In The Court of Appeals

The State,        Respondent,


James Edward Lee,        Appellant.

Appeal From York County
John C. Hayes, III, Circuit Court Judge

Unpublished Opinion No. 2004-UP-073
Submitted January 12, 2004 – Filed February 12, 2004


Senior Assistant Appellate Defender Wanda P. Hagler, of Columbia, for Appellant.

Attorney General Henry Dargan McMaster, Chief Deputy Attorney General John W. McIntosh, Assistant Deputy Attorney General Charles H. Richardson, Senior Assistant Attorney General Norman Mark Rapoport, all of Columbia; and Solicitor Thomas E. Pope, of York, for Respondent.

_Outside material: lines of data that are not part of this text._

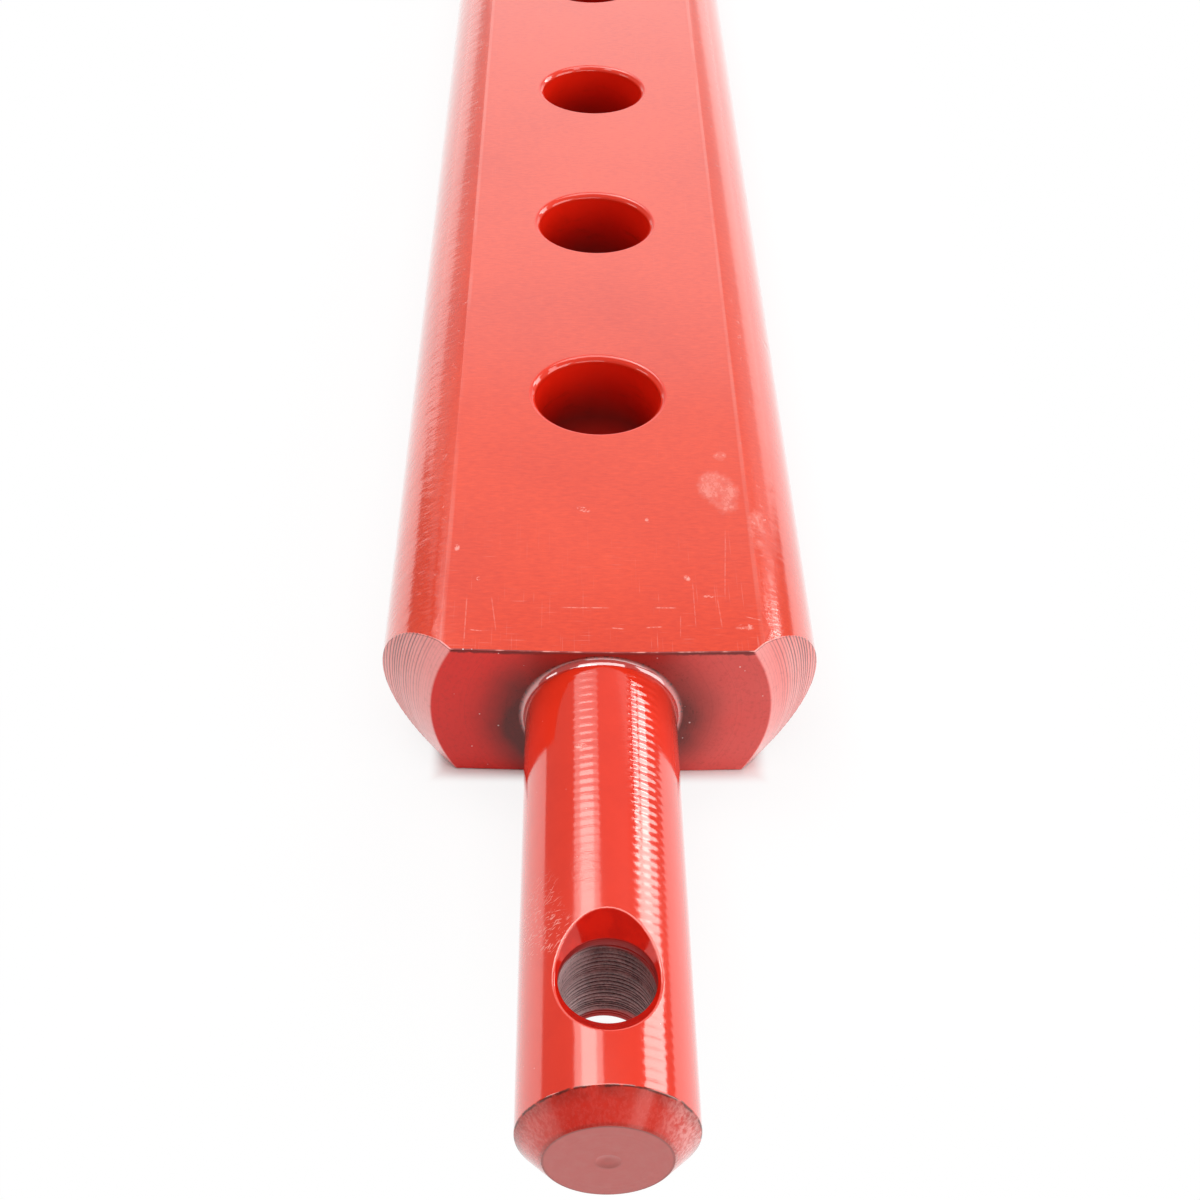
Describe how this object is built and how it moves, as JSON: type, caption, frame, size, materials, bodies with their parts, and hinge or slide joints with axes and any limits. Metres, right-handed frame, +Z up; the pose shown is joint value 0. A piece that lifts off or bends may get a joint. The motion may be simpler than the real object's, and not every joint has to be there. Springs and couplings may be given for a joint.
{
  "type": "tractor drawbar",
  "caption": "Flat steel drawbar for a category 1 three-point linkage, with a turned link pin at each end and a row of hitch holes along its middle, in red enamel.",
  "frame": {"origin": "middle of the bar, on the common axis of the two link pins", "axes": "+X along the bar to the right-hand link pin, +Y across the width of the bar, +Z up through its thickness, along the holes"},
  "size_m": [0.825, 0.065, 0.025],
  "materials": {
    "red_enamel": "gloss enamel over rolled and turned steel, scuffed near the shoulders, bare steel in the linchpin holes"
  },
  "bodies": {
    "root": {"drawbar": "red_enamel"}
  },
  "joints": []
}
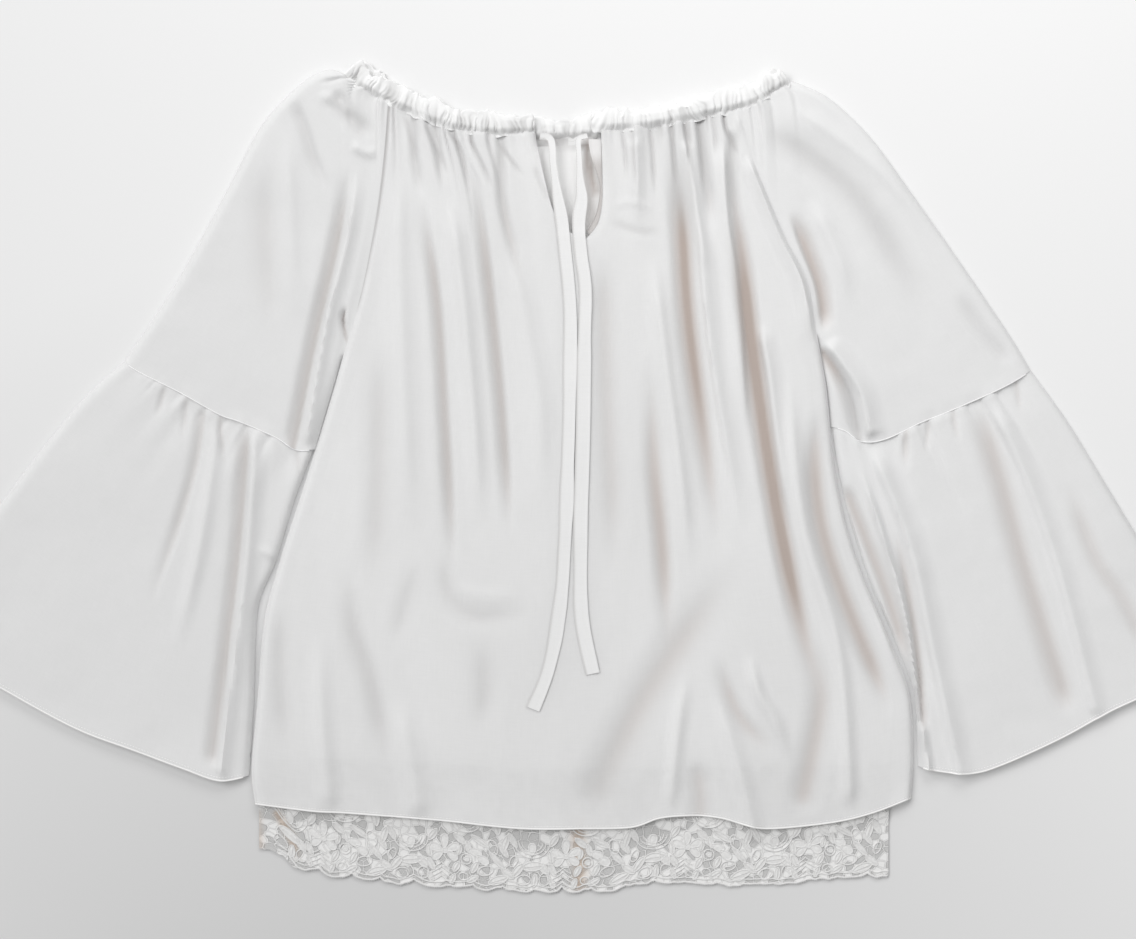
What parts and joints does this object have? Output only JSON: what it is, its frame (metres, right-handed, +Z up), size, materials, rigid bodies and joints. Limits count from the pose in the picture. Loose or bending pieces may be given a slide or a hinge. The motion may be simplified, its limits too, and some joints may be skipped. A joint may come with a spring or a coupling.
{
  "type": "off-shoulder blouse",
  "caption": "Off-shoulder peasant blouse laid flat: gathered neck casing with ties and a keyhole slit, bell flounces on raglan sleeves, and a lining edged with lace.",
  "frame": {"origin": "centre of the blouse's outline, on the surface that it lies on", "axes": "+X across the front from one flounce to the other, +Y from the hem to the neck, +Z up from the surface"},
  "size_m": [1.108, 0.7078, 0.0146],
  "materials": {
    "chiffon": "matt, slightly sheer",
    "lining": "soft, matt",
    "lace": "matt cotton lace"
  },
  "bodies": {
    "root": {"back_panel": "chiffon", "front_panel": "chiffon", "sleeve_left": "chiffon", "sleeve_right": "chiffon", "flounce_left": "chiffon", "flounce_right": "chiffon", "casing_back": "chiffon", "casing_front_left": "chiffon", "casing_front_right": "chiffon", "slit_facing": "chiffon", "tie_left": "chiffon", "tie_right": "chiffon", "lining_front": "lining", "lining_back": "lining", "lace_front": "lace", "lace_back": "lace"}
  },
  "joints": []
}
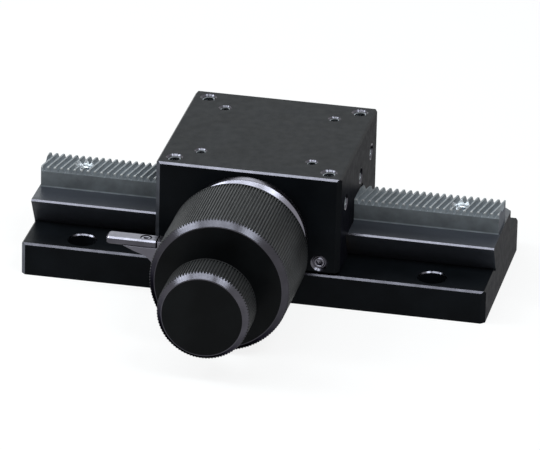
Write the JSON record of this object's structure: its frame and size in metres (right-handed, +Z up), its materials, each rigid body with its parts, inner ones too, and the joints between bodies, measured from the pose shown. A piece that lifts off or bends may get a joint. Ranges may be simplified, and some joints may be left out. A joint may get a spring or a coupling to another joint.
{
  "type": "rack and pinion dovetail stage",
  "caption": "Square carriage on a long dovetail rail, driven by a helical rack and pinion from coaxial coarse and fine knobs, with a brake lever behind them.",
  "frame": {"origin": "middle of the flat underside of the base rail", "axes": "+X along the rail, +Z up; the knobs point to -Y"},
  "size_m": [0.151, 0.1259, 0.0453],
  "materials": {
    "black_anodised": "satin black",
    "knurled_aluminium": "knurled, dark grey",
    "silver_aluminium": "plain, turned",
    "rack_steel": "blackened",
    "dark_steel": "blackened",
    "bright_steel": "bright",
    "bronze": "machined"
  },
  "bodies": {
    "base": {"base_rail": "black_anodised", "rack": "rack_steel", "rack_screws": "bright_steel"},
    "carriage": {"carriage_block": "black_anodised", "gib": "bronze", "gib_screws": "bright_steel", "gear_cover": "black_anodised", "gear_cover_screws": "bright_steel", "knob_shaft_bush": "bronze", "front_pinion_bush": "bronze", "rear_pinion_bush": "bronze", "rear_cap": "black_anodised", "race_cup": "black_anodised", "ball_race": "bright_steel", "race_nut": "dark_steel"},
    "pinion": {"pinion_shaft": "bright_steel", "rack_pinion": "dark_steel", "pinion_gear": "bronze", "retaining_ring": "dark_steel"},
    "coarse": {"ball_carrier": "bright_steel", "drive_gear": "bronze", "reduction_balls": "bright_steel", "coarse_knob": "knurled_aluminium", "coarse_set_screw": "dark_steel", "fine_shaft_bush": "bronze"},
    "fine": {"fine_shaft": "bright_steel", "fine_knob": "knurled_aluminium", "fine_set_screw": "dark_steel"},
    "lock": {"lock_ring": "silver_aluminium", "lock_lever": "silver_aluminium", "lever_screw": "bright_steel", "brake_washer": "bronze"}
  },
  "joints": [
    {"name": "carriage_slide", "type": "slide", "parent": "base", "child": "carriage", "axis": [1, 0, 0], "range_m": [-0.0432, 0.0468]},
    {"name": "pinion_turn", "type": "hinge", "parent": "carriage", "child": "pinion", "pos_m": [-0.0018, 0, 0.03245], "axis": [0, 1, 0], "range_deg": [-445, 482]},
    {"name": "coarse_turn", "type": "hinge", "parent": "carriage", "child": "coarse", "pos_m": [-0.0018, -0.03, 0.02291], "axis": [0, 1, 0], "range_deg": [-824, 761]},
    {"name": "fine_turn", "type": "hinge", "parent": "carriage", "child": "fine", "pos_m": [-0.0018, -0.03, 0.02291], "axis": [0, 1, 0], "range_deg": [-4115, 3799]},
    {"name": "lock_turn", "type": "hinge", "parent": "carriage", "child": "lock", "pos_m": [-0.0018, -0.03, 0.02291], "axis": [0, 1, 0], "range_deg": [0, 35]}
  ],
  "couplings": [
    {"joint": "pinion_turn", "follows": "carriage_slide", "rad_per_m": 178.57},
    {"joint": "coarse_turn", "follows": "carriage_slide", "rad_per_m": -306.12},
    {"joint": "fine_turn", "follows": "carriage_slide", "rad_per_m": -1530.6}
  ]
}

PER CURIAM:  Affirmed pursuant to South Carolina Rules of Appellate Practice, Rule 220, and the following authorities:  As to Lee’s Sixth Amendment right to counsel:  McNeil v. Wisconsin, 501 U.S. 171, 175 (1991) (“The Sixth Amendment right . . . is offense specific. It cannot be invoked once for all future prosecutions, for it does not attach until a prosecution is commenced, that is, ‘at or after the initiation of adversary judicial criminal proceedings--whether by way of formal charge, preliminary hearing, indictment, information, or arraignment.’”) (quoting United States v. Gouveia, 467 U.S. 180, 188 (1984)); Texas v. Cobb, 532 U.S. 162, 173 (2001) (holding when the Sixth Amendment right to counsel attaches, it only encompasses the charged offense and any other offenses that would be considered the same for purposes of double jeopardy); State v. Owens, 346 S.C. 637, 661-62, 552 S.E.2d 745, 757-58 (2001) (adopting Texas v. Cobb); State v. Council, 335 S.C. 1, 15, 515 S.E.2d 508, 515 (1999) (holding the Sixth Amendment right attaches only “post-indictment”); State v. George, 323 S.C. 496, 509, 476 S.E.2d 903, 911 (1996) (holding, although defendant was in custody, defendant’s Sixth Amendment right to counsel had not attached, where he had not been indicted and judicial proceedings had not been initiated).

As to Lee’s Fifth Amendment protection against self-incrimination:  State v. Jones, 344 S.C. 48, 58, 543 S.E.2d 541, 546 (2001) (holding short, conclusory statements are insufficient to preserve an issue for appellate review); State v. Colf, 332 S.C. 313, 332, 504 S.E.2d 360, 364 (Ct. App. 1998) (holding a conclusory, two-paragraph argument that cited no authority other than an evidentiary rule was deemed abandoned on appeal).


HEARN, C.J., HOWARD, and KITTREDGE, JJ., concurring.